If you work in an environment with unrestricted email access, you’ll access it unrestrictedly. Therefore, I suggest going into your inbox just once a day. You can also use Boomerang to do this, which adds a blue ‘Pause’ button to Gmail.

You can even set an autoresponder, make exceptions for certain addresses or move your emails in on a schedule, say three times a day, if you need to. Alternative tools with more features are Inbox When Ready and Freedom.

Next, disable all email notifications on your phone and set the fetching mechanism to run only manually. Move the app away from your home screen on to the second or third page and into a nested folder. Nir Eyal calls this burying the triggers. Remove what prompts you to check and make it harder to do so.

Lastly, set a daily appointment with your inbox. I go in at 11 AM at the earliest, when I could process email and then go to lunch, and usually check at 1 PM at the latest, which is after lunch when I’m a bit slower anyway.

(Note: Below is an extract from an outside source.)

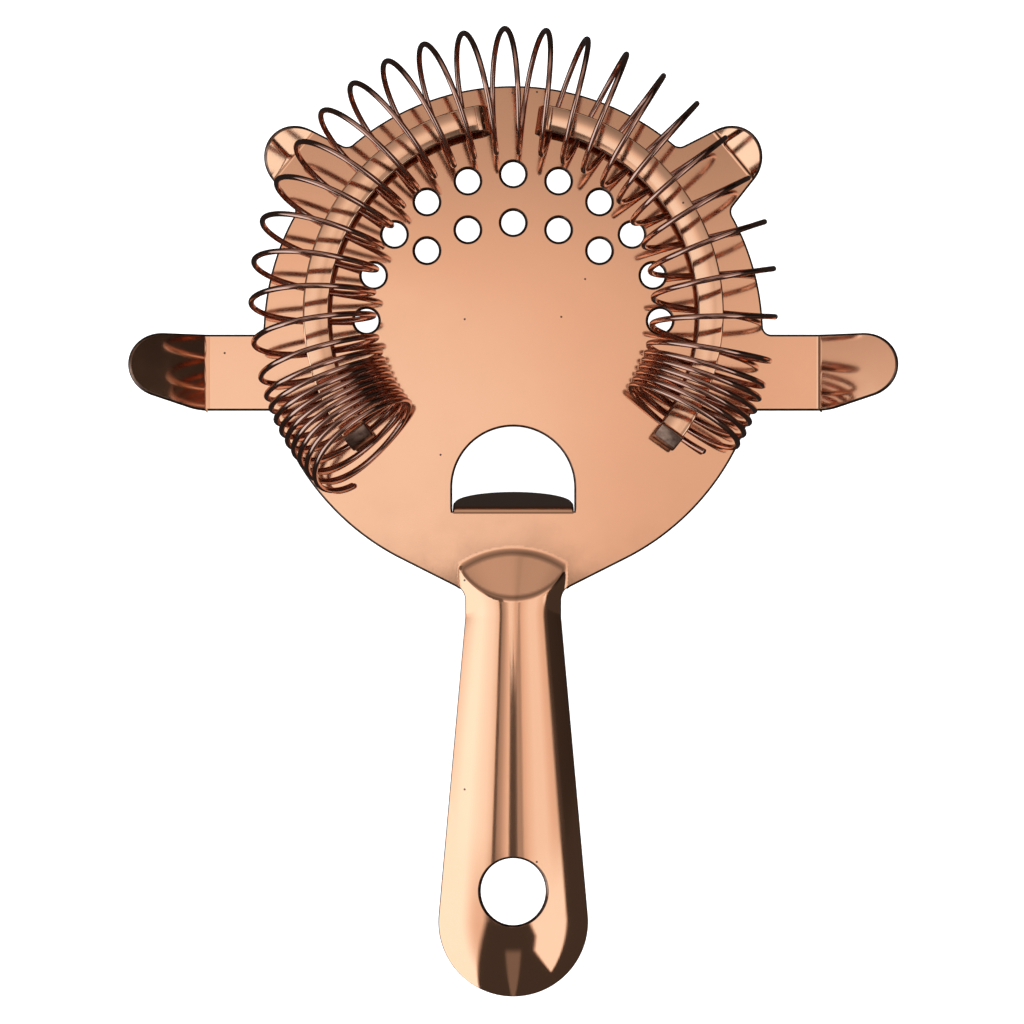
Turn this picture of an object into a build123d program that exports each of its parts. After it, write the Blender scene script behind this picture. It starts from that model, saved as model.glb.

Your inbox management is only as good as the structure in which you practice it. This one works for me and I encourage you to tweak it and make your own.

However, noise-cancelling headphones only work when their battery is charged and sometimes, you just run out.

The Perfect System Does Not Exist

Do I stick to this system all the time? No. Often, I let my reader emails accumulate for too long and have to do them in bigger batches. Sometimes, I check my email multiple times a day, when I’m waiting for urgent replies.

The point of this system, any system, is not to obsess over how well-oiled each cog in the machine is, but to eliminate a good chunk of the chaotic alternative.

Build a foundation, have a process, stick to it as best as you can.

As long as you slowly gain more time, more control over your inbox, it doesn’t matter if you slip sometimes. The two of you will keep clashing, but you’ll win more battles.


There, Eminem would be proud. A brand new, shiny pair of noise-cancelling headphones. You’ve earned them.

Now switch ’em on. You’ve got work to do.